**YOUR INSTRUCTIONS:**
Please output exactly the lines of the material from the first through the line containing "FLOOR_HALF = 1500", and nothing more.

►

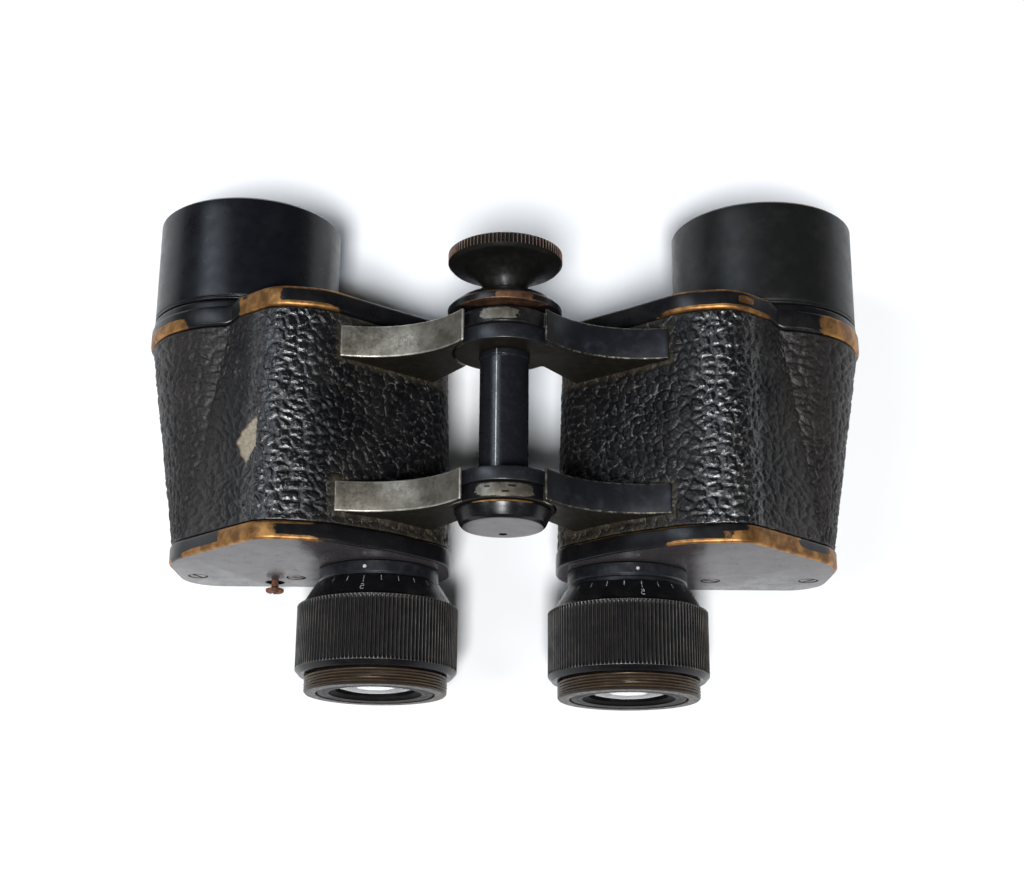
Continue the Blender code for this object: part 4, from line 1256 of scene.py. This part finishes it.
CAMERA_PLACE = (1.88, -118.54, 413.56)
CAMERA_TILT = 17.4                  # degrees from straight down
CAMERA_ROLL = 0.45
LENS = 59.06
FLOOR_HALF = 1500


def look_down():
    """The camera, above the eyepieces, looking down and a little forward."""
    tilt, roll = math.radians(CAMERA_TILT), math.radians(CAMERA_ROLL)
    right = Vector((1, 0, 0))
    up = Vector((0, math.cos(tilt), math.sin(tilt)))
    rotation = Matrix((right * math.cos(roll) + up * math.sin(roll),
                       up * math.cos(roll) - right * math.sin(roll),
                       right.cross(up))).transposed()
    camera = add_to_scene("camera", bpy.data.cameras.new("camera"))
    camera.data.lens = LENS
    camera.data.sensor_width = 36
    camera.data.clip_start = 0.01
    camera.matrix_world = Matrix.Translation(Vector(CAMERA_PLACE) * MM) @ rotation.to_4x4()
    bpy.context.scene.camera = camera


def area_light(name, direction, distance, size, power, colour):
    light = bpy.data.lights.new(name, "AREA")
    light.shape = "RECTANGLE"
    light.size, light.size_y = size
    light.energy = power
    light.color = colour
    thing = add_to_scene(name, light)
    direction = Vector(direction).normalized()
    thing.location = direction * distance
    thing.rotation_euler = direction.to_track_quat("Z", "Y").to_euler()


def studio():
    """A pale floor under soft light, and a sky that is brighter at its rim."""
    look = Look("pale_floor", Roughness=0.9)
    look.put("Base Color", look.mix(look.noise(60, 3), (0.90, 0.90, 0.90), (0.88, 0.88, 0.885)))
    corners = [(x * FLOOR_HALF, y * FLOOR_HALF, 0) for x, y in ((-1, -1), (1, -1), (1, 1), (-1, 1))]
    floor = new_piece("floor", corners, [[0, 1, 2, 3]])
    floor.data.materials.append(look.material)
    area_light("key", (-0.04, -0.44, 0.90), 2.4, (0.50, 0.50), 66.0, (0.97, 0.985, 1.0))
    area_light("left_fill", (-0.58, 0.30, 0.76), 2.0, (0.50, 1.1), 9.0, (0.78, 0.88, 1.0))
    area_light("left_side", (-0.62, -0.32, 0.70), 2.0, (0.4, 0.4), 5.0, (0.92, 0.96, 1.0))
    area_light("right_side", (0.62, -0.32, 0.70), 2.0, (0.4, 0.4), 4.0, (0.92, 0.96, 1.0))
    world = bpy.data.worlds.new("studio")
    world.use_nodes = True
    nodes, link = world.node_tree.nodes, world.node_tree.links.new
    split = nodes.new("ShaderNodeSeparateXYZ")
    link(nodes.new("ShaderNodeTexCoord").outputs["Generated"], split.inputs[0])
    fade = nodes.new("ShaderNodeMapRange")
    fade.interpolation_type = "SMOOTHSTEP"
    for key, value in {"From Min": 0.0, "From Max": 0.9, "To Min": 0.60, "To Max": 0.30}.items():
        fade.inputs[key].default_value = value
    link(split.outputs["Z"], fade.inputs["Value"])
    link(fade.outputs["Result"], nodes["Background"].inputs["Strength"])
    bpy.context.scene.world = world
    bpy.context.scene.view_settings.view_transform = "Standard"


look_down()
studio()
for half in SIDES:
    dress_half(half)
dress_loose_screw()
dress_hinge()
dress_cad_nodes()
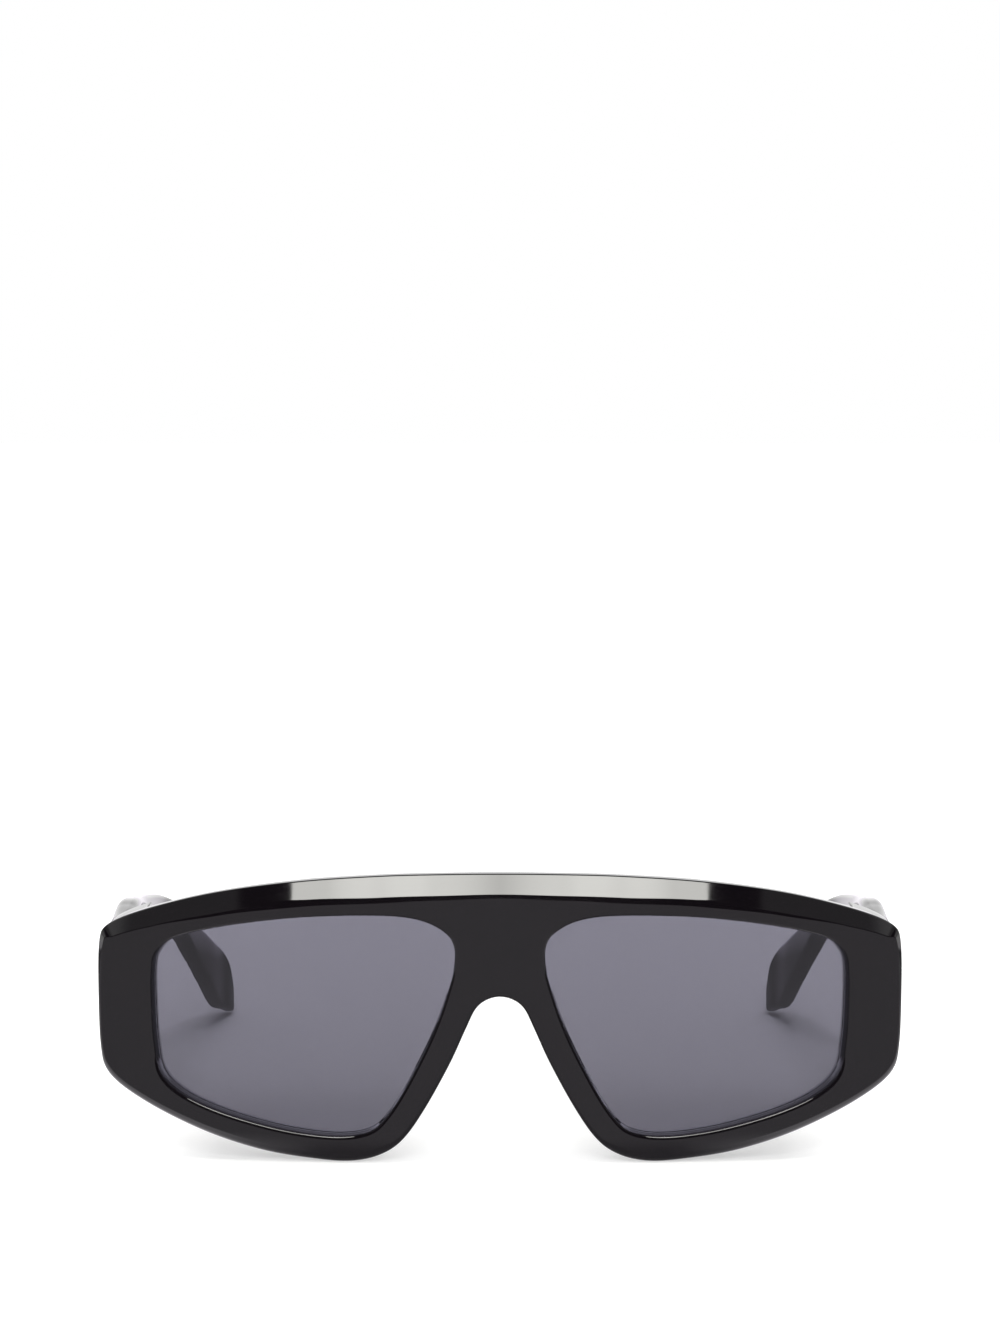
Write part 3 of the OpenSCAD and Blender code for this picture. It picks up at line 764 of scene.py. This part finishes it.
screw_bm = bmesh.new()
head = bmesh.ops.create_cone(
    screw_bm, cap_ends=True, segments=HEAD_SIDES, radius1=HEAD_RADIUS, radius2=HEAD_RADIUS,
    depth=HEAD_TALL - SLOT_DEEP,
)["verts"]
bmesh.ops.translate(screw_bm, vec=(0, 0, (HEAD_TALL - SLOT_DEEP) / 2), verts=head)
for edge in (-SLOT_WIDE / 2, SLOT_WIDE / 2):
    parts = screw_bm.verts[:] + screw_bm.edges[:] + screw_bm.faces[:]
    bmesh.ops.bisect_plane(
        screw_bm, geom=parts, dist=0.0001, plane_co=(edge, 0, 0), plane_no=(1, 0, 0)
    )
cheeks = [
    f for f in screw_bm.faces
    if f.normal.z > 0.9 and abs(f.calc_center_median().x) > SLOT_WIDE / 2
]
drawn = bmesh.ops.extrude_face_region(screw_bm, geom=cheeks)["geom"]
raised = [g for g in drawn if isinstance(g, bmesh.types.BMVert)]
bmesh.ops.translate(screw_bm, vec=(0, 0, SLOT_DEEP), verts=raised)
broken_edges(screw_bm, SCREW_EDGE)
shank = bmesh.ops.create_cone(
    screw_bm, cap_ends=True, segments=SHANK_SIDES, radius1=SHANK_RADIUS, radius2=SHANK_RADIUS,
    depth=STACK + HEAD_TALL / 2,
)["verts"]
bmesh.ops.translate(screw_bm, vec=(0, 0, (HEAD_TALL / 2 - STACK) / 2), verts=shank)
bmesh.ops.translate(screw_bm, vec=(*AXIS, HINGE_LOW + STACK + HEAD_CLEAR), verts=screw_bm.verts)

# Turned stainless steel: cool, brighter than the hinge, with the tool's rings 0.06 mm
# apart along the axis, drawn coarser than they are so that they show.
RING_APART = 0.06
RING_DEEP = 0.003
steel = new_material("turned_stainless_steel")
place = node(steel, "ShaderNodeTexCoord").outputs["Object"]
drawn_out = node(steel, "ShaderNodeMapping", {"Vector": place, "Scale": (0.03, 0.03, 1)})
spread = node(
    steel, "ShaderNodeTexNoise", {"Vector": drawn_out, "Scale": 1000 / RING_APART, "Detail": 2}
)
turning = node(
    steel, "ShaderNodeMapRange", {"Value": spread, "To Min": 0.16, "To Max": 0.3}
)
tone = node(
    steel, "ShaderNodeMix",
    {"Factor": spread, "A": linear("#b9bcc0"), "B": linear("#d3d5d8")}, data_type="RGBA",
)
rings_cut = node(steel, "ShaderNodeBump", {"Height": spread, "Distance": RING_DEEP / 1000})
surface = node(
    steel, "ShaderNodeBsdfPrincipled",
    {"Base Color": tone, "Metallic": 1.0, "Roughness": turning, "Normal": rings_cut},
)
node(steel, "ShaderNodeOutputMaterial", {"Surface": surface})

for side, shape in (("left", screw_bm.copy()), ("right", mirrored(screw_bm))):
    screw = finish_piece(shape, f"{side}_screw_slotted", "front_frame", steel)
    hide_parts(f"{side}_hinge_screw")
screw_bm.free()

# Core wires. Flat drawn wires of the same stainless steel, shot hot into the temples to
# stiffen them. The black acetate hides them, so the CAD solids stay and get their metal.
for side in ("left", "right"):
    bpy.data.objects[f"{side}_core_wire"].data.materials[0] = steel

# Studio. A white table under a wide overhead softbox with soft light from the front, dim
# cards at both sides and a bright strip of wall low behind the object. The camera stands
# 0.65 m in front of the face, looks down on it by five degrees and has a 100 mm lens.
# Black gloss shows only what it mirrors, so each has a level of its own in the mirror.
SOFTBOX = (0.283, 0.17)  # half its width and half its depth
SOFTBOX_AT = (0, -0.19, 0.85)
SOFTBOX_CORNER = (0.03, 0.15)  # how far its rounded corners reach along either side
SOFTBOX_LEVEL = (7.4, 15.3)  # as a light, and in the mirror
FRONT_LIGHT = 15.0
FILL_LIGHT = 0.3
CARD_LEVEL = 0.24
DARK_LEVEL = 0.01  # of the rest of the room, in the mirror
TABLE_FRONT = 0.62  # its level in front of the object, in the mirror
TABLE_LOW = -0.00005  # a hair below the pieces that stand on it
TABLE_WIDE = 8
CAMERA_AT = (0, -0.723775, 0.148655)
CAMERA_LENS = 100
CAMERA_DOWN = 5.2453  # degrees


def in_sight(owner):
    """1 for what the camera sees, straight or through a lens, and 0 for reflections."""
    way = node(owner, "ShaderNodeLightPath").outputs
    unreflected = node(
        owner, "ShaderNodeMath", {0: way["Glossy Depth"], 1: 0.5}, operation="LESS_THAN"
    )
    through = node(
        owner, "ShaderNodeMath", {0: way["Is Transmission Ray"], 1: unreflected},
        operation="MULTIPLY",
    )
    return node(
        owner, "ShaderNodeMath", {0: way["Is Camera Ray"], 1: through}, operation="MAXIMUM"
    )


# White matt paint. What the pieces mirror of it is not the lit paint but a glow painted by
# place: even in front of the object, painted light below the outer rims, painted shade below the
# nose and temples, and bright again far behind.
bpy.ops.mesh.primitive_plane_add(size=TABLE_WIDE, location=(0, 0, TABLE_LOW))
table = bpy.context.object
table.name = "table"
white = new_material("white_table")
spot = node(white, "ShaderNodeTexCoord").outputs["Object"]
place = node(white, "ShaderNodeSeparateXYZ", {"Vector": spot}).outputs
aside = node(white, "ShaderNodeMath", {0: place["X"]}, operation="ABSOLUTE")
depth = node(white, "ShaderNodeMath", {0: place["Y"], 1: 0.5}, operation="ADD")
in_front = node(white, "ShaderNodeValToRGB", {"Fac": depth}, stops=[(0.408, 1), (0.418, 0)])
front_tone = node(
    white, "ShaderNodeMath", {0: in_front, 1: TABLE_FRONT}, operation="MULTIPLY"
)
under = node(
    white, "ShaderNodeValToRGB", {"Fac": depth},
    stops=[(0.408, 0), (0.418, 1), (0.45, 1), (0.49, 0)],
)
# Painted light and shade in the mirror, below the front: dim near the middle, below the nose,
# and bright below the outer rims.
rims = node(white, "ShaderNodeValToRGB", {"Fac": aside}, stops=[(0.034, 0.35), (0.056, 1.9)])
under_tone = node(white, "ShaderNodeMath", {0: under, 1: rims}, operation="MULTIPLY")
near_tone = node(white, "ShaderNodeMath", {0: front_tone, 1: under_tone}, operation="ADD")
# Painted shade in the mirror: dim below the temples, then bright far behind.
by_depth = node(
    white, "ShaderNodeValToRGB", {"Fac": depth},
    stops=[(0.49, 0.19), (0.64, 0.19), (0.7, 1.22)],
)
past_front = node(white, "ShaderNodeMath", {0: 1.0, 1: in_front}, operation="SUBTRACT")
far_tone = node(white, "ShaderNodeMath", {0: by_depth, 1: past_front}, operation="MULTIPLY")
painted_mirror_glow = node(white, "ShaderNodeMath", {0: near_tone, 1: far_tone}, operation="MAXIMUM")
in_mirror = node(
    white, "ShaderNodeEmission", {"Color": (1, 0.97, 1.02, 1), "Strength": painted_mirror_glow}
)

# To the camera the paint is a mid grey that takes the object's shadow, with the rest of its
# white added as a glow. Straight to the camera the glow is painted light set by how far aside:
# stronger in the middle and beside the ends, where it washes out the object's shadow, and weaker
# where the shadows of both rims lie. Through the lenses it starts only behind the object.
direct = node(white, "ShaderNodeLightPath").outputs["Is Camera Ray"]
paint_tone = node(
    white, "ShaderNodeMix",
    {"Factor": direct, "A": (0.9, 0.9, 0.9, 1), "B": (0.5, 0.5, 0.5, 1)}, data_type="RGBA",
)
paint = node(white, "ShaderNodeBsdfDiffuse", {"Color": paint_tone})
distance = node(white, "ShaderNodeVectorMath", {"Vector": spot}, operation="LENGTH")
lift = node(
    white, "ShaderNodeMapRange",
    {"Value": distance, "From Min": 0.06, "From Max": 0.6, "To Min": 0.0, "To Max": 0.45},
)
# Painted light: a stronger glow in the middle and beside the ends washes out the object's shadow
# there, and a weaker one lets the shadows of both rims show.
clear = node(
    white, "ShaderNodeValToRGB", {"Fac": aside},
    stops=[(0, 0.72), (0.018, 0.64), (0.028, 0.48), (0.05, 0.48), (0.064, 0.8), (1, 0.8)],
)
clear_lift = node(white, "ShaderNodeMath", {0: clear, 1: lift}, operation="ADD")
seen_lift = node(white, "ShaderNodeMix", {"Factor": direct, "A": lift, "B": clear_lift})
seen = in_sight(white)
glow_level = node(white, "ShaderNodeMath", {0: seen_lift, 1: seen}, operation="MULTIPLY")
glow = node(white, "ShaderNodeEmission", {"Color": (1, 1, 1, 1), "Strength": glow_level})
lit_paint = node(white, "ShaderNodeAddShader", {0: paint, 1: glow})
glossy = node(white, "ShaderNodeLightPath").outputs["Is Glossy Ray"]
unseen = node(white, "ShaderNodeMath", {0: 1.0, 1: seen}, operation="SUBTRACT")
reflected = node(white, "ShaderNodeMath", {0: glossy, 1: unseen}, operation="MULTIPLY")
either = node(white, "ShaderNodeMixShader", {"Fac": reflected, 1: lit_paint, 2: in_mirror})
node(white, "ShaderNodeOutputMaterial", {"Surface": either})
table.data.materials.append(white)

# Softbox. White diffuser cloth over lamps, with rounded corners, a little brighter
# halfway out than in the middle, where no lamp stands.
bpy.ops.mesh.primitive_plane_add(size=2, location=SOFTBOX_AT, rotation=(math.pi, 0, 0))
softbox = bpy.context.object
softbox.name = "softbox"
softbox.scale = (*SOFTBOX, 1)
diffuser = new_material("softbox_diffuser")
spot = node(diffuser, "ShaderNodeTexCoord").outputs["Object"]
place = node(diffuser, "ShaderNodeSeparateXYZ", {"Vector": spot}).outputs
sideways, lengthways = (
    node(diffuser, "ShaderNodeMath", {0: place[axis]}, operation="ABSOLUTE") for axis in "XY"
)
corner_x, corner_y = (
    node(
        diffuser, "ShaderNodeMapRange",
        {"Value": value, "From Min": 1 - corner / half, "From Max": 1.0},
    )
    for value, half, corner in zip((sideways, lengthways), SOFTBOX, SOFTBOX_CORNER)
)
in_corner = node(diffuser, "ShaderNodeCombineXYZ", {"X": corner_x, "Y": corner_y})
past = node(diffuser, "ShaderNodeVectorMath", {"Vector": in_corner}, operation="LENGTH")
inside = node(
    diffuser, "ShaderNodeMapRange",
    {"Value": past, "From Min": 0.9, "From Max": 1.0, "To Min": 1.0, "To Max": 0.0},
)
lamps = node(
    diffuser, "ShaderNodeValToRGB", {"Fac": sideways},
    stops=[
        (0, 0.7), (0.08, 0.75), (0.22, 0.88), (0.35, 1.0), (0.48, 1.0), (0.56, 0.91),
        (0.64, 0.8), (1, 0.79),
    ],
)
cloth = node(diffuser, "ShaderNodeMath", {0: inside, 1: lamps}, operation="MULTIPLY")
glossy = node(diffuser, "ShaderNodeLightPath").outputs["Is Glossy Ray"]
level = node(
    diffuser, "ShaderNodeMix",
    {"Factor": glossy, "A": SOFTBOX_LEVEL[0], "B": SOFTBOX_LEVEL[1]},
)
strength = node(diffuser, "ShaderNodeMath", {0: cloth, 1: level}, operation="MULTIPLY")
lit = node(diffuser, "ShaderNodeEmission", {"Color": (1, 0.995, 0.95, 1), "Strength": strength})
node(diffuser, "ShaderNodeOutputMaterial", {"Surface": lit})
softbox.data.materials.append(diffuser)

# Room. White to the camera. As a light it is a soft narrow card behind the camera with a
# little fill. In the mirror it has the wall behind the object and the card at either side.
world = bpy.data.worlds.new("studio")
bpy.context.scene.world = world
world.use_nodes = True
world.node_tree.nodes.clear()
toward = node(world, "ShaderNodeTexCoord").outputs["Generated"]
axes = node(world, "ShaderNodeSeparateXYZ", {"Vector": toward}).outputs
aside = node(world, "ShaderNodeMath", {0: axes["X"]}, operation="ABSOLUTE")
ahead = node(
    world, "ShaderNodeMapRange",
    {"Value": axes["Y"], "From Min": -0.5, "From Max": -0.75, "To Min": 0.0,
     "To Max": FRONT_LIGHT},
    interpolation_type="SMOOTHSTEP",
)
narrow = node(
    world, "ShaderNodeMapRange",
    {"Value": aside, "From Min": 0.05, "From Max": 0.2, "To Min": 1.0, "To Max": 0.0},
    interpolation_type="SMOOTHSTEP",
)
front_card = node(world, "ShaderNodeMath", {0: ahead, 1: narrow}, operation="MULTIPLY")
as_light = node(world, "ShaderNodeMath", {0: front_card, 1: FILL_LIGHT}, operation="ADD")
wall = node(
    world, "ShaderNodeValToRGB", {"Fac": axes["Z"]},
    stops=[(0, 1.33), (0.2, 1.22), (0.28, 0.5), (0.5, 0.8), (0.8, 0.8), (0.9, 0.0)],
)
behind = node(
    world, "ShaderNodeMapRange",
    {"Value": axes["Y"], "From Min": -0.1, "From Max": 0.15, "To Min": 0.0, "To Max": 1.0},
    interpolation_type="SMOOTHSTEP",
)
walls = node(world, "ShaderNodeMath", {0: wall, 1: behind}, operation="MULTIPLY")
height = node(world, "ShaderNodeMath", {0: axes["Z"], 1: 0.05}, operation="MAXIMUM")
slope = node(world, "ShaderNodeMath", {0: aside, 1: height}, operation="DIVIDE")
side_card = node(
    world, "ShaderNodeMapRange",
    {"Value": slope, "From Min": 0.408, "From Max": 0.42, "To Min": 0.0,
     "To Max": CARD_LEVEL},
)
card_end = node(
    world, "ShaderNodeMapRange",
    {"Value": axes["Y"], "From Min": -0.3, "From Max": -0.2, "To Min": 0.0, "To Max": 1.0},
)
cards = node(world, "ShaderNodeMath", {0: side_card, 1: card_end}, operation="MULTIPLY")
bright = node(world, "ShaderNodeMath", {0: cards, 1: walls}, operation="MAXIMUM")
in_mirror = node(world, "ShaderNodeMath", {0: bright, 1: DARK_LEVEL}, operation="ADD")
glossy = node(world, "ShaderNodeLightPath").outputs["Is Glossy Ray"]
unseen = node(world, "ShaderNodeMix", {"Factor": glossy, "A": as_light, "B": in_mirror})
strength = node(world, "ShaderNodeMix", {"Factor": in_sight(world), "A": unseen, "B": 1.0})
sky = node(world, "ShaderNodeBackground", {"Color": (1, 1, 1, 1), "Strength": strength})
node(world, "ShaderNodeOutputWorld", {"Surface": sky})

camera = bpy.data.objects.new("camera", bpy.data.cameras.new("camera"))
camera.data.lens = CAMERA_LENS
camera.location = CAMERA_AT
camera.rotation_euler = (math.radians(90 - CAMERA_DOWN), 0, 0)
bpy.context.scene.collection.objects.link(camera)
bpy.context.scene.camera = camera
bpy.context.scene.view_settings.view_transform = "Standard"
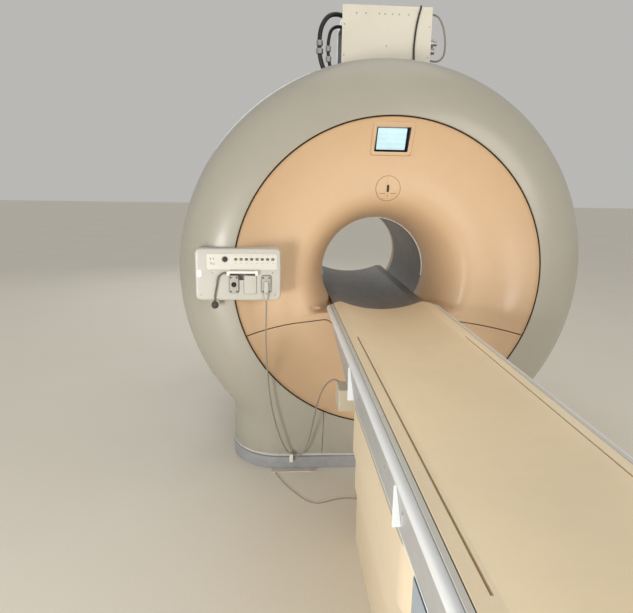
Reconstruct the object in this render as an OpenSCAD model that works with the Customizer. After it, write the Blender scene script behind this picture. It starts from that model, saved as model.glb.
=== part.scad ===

◄

**SOLUTION FOR THIS TASK:**
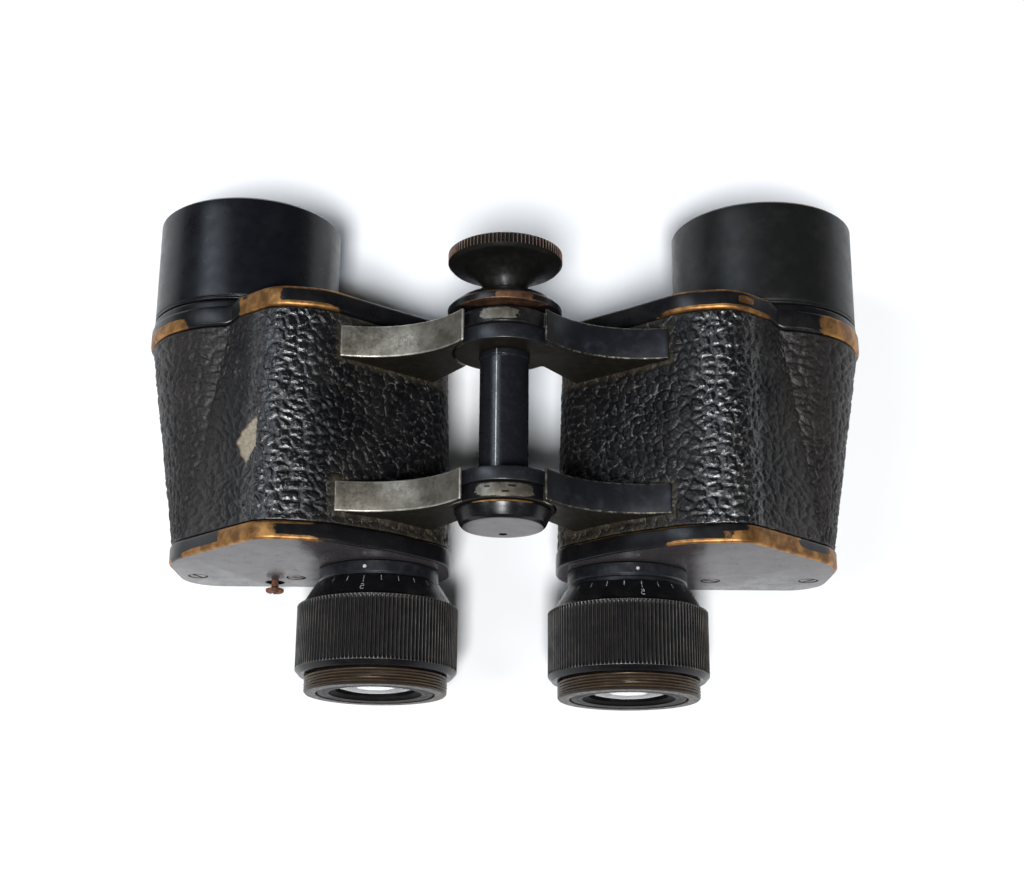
Continue the Blender code for this object: part 4, from line 1256 of scene.py. This part finishes it.
CAMERA_PLACE = (1.88, -118.54, 413.56)
CAMERA_TILT = 17.4                  # degrees from straight down
CAMERA_ROLL = 0.45
LENS = 59.06
FLOOR_HALF = 1500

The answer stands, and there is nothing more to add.